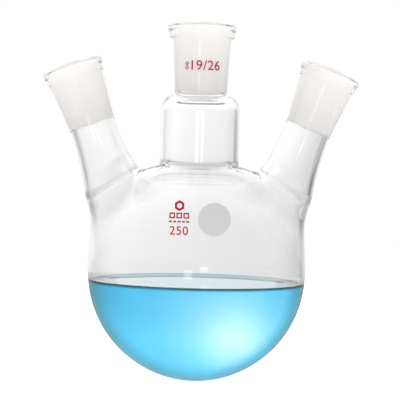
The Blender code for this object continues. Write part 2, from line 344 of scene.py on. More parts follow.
def fillet(before, corner, after, radius):
    """An arc of the given radius in place of an outline's corner."""
    corner, before, after = Vector(corner), Vector(before), Vector(after)
    first, second = (before - corner).normalized(), (after - corner).normalized()
    half = math.acos(max(-1.0, min(1.0, first.dot(second)))) / 2.0
    if radius <= 0.0 or half > 1.55:
        return [tuple(corner)]
    run = min(radius / math.tan(half), (before - corner).length * 0.49, (after - corner).length * 0.49)
    start, end = corner + first * run, corner + second * run
    size = run * math.tan(half)
    centre = corner + (first + second).normalized() * (size / math.sin(half))
    points = []
    for step in range(FILLET_STEPS + 1):
        share = step / FILLET_STEPS
        arm = (start - centre).lerp(end - centre, share).normalized() * size
        points.append(tuple(centre + arm))
    return points


def rounded(corners):
    """Outline points and band numbers from (radius, height, fillet, band) corners, closed."""
    outline, bands = [], []
    for index, (r, z, size, band) in enumerate(corners):
        before, after = corners[index - 1], corners[(index + 1) % len(corners)]
        points = fillet(before[:2], (r, z), after[:2], size)
        outline += points
        bands += [band] * len(points)
    return outline, bands


# ---------------------------------------------------------------- glass pieces

CLEAR, FUSED, GROUND = 0, 1, 2


def weld_planes():
    planes = [(side_weld_centre(side), side_weld_normal(side)) for side in (-1, 1)]
    planes.append((Vector((0.0, 0.0, CENTRE_WELD_Z)), Vector((0.0, 0.0, 1.0))))
    return planes


def project(verts, field):
    """Moves vertices along lines from the bulb's centre onto a skin of the glass."""
    directions = np.array([(vert.co - BULB_CENTRE).normalized() for vert in verts])
    origins = np.repeat(np.array([BULB_CENTRE]), len(directions), axis=0)
    distances = reach(field, origins, directions, *BULB_RAYS)
    for point, normal in weld_planes():
        height = (point - BULB_CENTRE).dot(normal) + PAST_WELD
        climb = np.maximum(directions @ np.array(normal), 1e-6)
        distances = np.minimum(distances, height / climb)
    for vert, direction, distance in zip(verts, directions, distances):
        vert.co = BULB_CENTRE + Vector(direction) * distance


def near_weld(point, distance):
    return any(abs((point - centre).dot(normal)) < distance and (point - centre).length < FINE_REACH
               for centre, normal in weld_planes())


def bulb_skin(field):
    """The bulb's outer or inner surface, cut open at the three welds."""
    skin = bmesh.new()
    bmesh.ops.create_uvsphere(skin, u_segments=BULB_SEGMENTS, v_segments=BULB_RINGS, radius=BULB_RADIUS)
    bmesh.ops.translate(skin, vec=BULB_CENTRE, verts=skin.verts)
    project(skin.verts[:], field)
    for distance in FINE_BANDS:
        edges = [edge for edge in skin.edges
                 if edge.verts[0].co.z > FINE_ABOVE_Z and near_weld(edge.verts[0].co, distance)]
        made = bmesh.ops.subdivide_edges(skin, edges=edges, cuts=1, use_grid_fill=True)
        project([item for item in made["geom_inner"] if isinstance(item, bmesh.types.BMVert)], field)
    for point, normal in weld_planes():
        bmesh.ops.bisect_plane(
            skin, geom=skin.verts[:] + skin.edges[:] + skin.faces[:], dist=1e-7,
            plane_co=point - normal * SEAM / 2.0, plane_no=normal, clear_outer=True)
    bmesh.ops.remove_doubles(skin, verts=skin.verts, dist=SHORTEST_EDGE)
    if field is inner_field:
        bmesh.ops.reverse_faces(skin, faces=skin.faces)
    mesh = bpy.data.meshes.new("skin")
    skin.to_mesh(mesh)
    skin.free()
    return mesh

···

*Stated problem*. Write every line of the material above again, exactly.

*In response*.
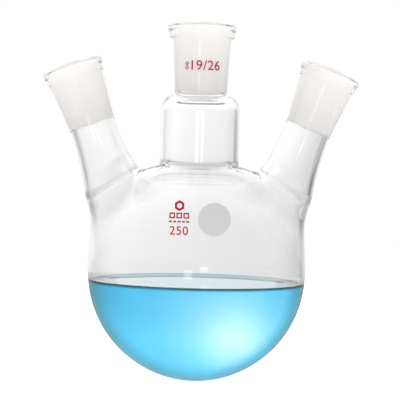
The Blender code for this object continues. Write part 2, from line 344 of scene.py on. More parts follow.
def fillet(before, corner, after, radius):
    """An arc of the given radius in place of an outline's corner."""
    corner, before, after = Vector(corner), Vector(before), Vector(after)
    first, second = (before - corner).normalized(), (after - corner).normalized()
    half = math.acos(max(-1.0, min(1.0, first.dot(second)))) / 2.0
    if radius <= 0.0 or half > 1.55:
        return [tuple(corner)]
    run = min(radius / math.tan(half), (before - corner).length * 0.49, (after - corner).length * 0.49)
    start, end = corner + first * run, corner + second * run
    size = run * math.tan(half)
    centre = corner + (first + second).normalized() * (size / math.sin(half))
    points = []
    for step in range(FILLET_STEPS + 1):
        share = step / FILLET_STEPS
        arm = (start - centre).lerp(end - centre, share).normalized() * size
        points.append(tuple(centre + arm))
    return points


def rounded(corners):
    """Outline points and band numbers from (radius, height, fillet, band) corners, closed."""
    outline, bands = [], []
    for index, (r, z, size, band) in enumerate(corners):
        before, after = corners[index - 1], corners[(index + 1) % len(corners)]
        points = fillet(before[:2], (r, z), after[:2], size)
        outline += points
        bands += [band] * len(points)
    return outline, bands


# ---------------------------------------------------------------- glass pieces

CLEAR, FUSED, GROUND = 0, 1, 2


def weld_planes():
    planes = [(side_weld_centre(side), side_weld_normal(side)) for side in (-1, 1)]
    planes.append((Vector((0.0, 0.0, CENTRE_WELD_Z)), Vector((0.0, 0.0, 1.0))))
    return planes


def project(verts, field):
    """Moves vertices along lines from the bulb's centre onto a skin of the glass."""
    directions = np.array([(vert.co - BULB_CENTRE).normalized() for vert in verts])
    origins = np.repeat(np.array([BULB_CENTRE]), len(directions), axis=0)
    distances = reach(field, origins, directions, *BULB_RAYS)
    for point, normal in weld_planes():
        height = (point - BULB_CENTRE).dot(normal) + PAST_WELD
        climb = np.maximum(directions @ np.array(normal), 1e-6)
        distances = np.minimum(distances, height / climb)
    for vert, direction, distance in zip(verts, directions, distances):
        vert.co = BULB_CENTRE + Vector(direction) * distance


def near_weld(point, distance):
    return any(abs((point - centre).dot(normal)) < distance and (point - centre).length < FINE_REACH
               for centre, normal in weld_planes())


def bulb_skin(field):
    """The bulb's outer or inner surface, cut open at the three welds."""
    skin = bmesh.new()
    bmesh.ops.create_uvsphere(skin, u_segments=BULB_SEGMENTS, v_segments=BULB_RINGS, radius=BULB_RADIUS)
    bmesh.ops.translate(skin, vec=BULB_CENTRE, verts=skin.verts)
    project(skin.verts[:], field)
    for distance in FINE_BANDS:
        edges = [edge for edge in skin.edges
                 if edge.verts[0].co.z > FINE_ABOVE_Z and near_weld(edge.verts[0].co, distance)]
        made = bmesh.ops.subdivide_edges(skin, edges=edges, cuts=1, use_grid_fill=True)
        project([item for item in made["geom_inner"] if isinstance(item, bmesh.types.BMVert)], field)
    for point, normal in weld_planes():
        bmesh.ops.bisect_plane(
            skin, geom=skin.verts[:] + skin.edges[:] + skin.faces[:], dist=1e-7,
            plane_co=point - normal * SEAM / 2.0, plane_no=normal, clear_outer=True)
    bmesh.ops.remove_doubles(skin, verts=skin.verts, dist=SHORTEST_EDGE)
    if field is inner_field:
        bmesh.ops.reverse_faces(skin, faces=skin.faces)
    mesh = bpy.data.meshes.new("skin")
    skin.to_mesh(mesh)
    skin.free()
    return mesh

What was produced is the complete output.